Given data =>

# # #

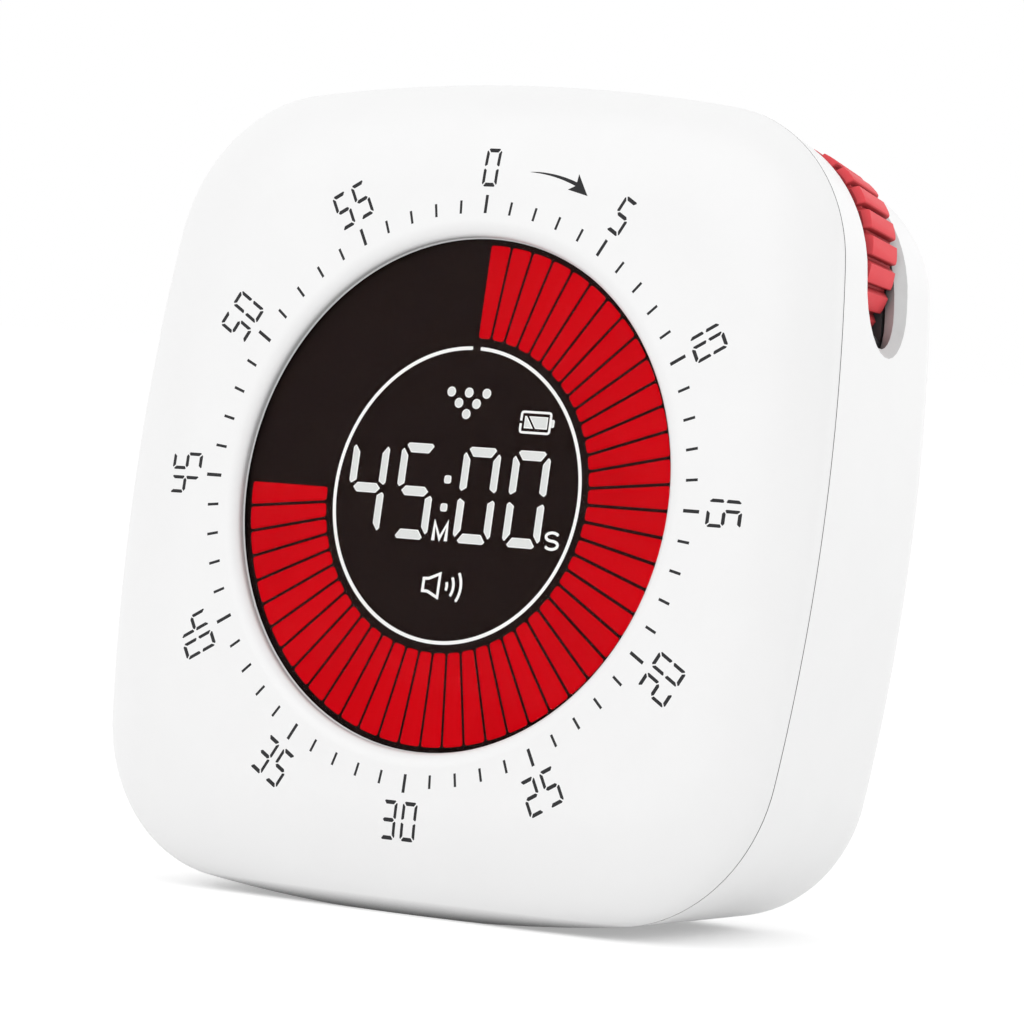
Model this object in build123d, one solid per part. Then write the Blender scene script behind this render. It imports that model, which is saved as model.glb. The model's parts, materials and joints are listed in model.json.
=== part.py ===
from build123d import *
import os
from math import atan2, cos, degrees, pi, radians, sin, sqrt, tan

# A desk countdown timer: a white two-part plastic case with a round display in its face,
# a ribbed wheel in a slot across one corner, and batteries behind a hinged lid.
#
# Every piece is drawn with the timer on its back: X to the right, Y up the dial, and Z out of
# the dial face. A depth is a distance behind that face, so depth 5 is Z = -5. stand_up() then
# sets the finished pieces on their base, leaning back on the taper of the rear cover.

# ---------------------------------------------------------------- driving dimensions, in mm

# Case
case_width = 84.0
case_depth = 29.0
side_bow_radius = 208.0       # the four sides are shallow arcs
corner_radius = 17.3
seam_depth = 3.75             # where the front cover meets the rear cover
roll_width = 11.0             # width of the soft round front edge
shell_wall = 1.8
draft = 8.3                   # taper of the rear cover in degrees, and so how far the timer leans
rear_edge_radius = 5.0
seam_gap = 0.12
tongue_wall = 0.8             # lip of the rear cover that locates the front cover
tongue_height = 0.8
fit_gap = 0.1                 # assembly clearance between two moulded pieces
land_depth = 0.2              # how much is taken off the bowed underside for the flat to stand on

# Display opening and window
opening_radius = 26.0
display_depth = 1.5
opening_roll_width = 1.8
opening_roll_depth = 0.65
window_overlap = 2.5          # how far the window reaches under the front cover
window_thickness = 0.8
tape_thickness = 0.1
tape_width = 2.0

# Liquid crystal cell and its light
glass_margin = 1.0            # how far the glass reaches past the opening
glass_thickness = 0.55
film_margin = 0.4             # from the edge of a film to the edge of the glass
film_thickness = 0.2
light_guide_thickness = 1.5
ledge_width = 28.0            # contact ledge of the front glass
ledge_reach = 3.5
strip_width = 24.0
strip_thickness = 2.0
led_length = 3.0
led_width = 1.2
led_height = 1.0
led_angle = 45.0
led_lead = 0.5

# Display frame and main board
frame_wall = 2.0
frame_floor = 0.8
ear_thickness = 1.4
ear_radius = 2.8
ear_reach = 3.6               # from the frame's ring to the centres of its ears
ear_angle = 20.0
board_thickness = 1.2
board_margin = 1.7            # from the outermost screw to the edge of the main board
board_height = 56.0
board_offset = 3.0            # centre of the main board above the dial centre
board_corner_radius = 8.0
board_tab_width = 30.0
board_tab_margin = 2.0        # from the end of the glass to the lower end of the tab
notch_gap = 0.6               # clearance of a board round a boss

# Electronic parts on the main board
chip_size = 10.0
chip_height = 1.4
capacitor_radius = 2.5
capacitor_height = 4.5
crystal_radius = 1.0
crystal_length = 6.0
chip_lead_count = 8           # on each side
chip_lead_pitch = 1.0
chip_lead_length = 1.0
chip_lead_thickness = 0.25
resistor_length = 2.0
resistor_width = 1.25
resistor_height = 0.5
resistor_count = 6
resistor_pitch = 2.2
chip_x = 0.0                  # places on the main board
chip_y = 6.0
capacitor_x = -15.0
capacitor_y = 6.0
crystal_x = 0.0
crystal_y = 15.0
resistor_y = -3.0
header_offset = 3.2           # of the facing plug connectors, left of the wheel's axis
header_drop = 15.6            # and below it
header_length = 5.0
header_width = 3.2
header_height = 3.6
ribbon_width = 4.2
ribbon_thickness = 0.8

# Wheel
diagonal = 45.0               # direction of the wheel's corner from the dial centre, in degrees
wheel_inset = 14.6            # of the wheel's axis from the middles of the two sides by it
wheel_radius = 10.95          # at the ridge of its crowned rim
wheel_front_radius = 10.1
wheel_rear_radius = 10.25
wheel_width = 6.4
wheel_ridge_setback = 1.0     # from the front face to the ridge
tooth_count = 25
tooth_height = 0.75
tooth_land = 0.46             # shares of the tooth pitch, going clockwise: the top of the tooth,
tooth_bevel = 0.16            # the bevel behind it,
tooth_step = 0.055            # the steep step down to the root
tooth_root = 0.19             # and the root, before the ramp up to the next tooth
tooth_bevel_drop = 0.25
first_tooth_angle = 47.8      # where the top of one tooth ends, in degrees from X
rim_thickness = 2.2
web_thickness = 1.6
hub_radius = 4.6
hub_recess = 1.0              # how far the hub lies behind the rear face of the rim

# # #

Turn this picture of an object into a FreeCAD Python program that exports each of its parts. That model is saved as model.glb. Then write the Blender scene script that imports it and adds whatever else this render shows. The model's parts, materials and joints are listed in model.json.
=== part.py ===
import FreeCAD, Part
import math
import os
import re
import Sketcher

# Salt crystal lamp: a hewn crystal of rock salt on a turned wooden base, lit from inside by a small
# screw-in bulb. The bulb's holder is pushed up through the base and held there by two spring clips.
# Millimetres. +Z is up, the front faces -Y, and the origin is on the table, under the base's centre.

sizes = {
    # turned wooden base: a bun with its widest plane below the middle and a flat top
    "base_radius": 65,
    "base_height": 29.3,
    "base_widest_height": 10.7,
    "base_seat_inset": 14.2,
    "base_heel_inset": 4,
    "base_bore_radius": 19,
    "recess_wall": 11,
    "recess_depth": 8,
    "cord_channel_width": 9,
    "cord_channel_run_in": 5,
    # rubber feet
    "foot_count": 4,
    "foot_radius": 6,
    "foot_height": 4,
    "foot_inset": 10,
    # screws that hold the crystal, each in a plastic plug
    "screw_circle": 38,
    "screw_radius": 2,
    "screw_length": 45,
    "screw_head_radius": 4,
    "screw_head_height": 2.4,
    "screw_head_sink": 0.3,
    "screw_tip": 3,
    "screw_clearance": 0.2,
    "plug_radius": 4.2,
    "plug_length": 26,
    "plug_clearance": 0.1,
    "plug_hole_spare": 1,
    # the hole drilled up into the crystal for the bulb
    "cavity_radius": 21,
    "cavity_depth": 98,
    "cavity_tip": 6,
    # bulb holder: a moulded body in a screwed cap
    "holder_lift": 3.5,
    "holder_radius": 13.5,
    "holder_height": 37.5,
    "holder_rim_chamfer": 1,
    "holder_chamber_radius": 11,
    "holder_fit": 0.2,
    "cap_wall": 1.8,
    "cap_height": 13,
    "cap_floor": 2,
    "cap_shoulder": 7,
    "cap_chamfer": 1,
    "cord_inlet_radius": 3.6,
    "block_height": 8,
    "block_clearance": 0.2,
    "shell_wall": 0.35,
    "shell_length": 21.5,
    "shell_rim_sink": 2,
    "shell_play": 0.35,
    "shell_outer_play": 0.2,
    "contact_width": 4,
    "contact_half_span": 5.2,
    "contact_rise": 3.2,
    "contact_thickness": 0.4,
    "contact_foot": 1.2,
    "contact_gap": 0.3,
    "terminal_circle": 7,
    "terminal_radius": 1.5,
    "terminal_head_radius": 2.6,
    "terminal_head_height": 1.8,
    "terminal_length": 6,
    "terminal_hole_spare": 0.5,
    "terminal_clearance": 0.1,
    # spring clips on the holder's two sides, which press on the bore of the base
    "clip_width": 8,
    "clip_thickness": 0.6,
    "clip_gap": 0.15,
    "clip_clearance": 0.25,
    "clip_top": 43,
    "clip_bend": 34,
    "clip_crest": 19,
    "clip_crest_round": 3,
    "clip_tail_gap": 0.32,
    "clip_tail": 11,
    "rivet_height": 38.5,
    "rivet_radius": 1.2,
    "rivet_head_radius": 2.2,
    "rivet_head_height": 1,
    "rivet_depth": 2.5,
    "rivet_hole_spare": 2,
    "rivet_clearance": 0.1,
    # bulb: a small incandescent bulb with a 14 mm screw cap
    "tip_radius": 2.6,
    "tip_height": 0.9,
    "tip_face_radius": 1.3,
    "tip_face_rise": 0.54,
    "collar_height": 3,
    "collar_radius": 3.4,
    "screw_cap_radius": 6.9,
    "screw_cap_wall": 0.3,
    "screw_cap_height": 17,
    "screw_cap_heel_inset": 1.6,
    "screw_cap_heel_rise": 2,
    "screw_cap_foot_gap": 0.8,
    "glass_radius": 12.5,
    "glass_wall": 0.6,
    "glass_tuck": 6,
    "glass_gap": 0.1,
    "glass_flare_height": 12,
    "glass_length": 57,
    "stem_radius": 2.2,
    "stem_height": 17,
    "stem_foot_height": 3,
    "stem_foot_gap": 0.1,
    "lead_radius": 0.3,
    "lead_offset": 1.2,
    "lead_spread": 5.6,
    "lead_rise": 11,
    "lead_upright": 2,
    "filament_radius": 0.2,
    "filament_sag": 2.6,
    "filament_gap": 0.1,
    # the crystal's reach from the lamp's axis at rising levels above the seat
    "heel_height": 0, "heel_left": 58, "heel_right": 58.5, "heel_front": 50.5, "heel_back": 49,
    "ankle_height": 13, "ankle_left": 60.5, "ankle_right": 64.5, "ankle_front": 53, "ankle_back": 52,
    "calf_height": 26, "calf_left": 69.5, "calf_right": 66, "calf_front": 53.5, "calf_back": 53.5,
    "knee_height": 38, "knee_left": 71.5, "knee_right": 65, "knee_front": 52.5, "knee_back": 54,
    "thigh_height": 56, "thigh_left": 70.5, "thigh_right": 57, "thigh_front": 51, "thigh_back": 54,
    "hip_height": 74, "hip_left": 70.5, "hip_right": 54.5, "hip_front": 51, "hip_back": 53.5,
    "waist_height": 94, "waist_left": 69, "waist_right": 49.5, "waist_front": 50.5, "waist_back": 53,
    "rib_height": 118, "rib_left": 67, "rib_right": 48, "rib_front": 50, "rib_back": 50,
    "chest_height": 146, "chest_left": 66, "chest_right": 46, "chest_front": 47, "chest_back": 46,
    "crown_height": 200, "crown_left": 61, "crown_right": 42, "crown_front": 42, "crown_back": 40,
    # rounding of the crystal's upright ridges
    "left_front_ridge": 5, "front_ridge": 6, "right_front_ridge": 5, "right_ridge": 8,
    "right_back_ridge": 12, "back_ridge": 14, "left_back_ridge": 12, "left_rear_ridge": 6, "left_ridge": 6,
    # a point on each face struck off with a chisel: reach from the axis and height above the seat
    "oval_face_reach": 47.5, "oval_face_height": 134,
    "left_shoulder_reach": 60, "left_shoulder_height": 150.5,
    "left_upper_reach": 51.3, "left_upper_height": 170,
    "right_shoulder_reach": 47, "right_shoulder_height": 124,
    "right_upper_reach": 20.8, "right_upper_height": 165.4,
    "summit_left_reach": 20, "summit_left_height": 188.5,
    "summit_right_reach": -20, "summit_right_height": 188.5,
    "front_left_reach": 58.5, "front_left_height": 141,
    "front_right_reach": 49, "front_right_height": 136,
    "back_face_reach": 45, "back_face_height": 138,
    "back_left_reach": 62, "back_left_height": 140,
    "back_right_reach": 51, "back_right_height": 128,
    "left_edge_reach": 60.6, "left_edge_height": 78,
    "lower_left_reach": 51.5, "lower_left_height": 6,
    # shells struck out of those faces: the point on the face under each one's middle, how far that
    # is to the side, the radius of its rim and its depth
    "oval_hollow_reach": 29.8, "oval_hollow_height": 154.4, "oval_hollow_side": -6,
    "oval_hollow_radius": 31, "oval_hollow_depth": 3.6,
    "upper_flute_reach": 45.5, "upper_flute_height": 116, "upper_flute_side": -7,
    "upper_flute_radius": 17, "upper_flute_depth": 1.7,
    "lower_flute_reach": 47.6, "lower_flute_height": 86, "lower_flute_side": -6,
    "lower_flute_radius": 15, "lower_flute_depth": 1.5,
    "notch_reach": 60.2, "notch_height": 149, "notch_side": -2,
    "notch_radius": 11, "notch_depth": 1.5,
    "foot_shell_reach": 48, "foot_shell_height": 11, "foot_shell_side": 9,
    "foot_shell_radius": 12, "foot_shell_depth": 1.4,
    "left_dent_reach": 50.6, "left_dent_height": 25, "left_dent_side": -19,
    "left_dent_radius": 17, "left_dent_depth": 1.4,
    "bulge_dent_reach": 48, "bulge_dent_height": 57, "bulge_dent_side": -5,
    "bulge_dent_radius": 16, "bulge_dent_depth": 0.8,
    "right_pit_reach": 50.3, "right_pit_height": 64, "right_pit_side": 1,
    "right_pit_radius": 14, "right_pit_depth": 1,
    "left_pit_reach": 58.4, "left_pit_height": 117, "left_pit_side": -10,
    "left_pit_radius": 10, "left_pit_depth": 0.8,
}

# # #

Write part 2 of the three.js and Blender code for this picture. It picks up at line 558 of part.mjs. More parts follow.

# # #

From the listing above, output exactly the run of lines that starts with the line containing "Model this object" and ends with the line containing "dimensions, in mm".

Model this object in build123d, one solid per part. Then write the Blender scene script behind this render. It imports that model, which is saved as model.glb. The model's parts, materials and joints are listed in model.json.
=== part.py ===
from build123d import *
import os
from math import atan2, cos, degrees, pi, radians, sin, sqrt, tan

# A desk countdown timer: a white two-part plastic case with a round display in its face,
# a ribbed wheel in a slot across one corner, and batteries behind a hinged lid.
#
# Every piece is drawn with the timer on its back: X to the right, Y up the dial, and Z out of
# the dial face. A depth is a distance behind that face, so depth 5 is Z = -5. stand_up() then
# sets the finished pieces on their base, leaning back on the taper of the rear cover.

# ---------------------------------------------------------------- driving dimensions, in mm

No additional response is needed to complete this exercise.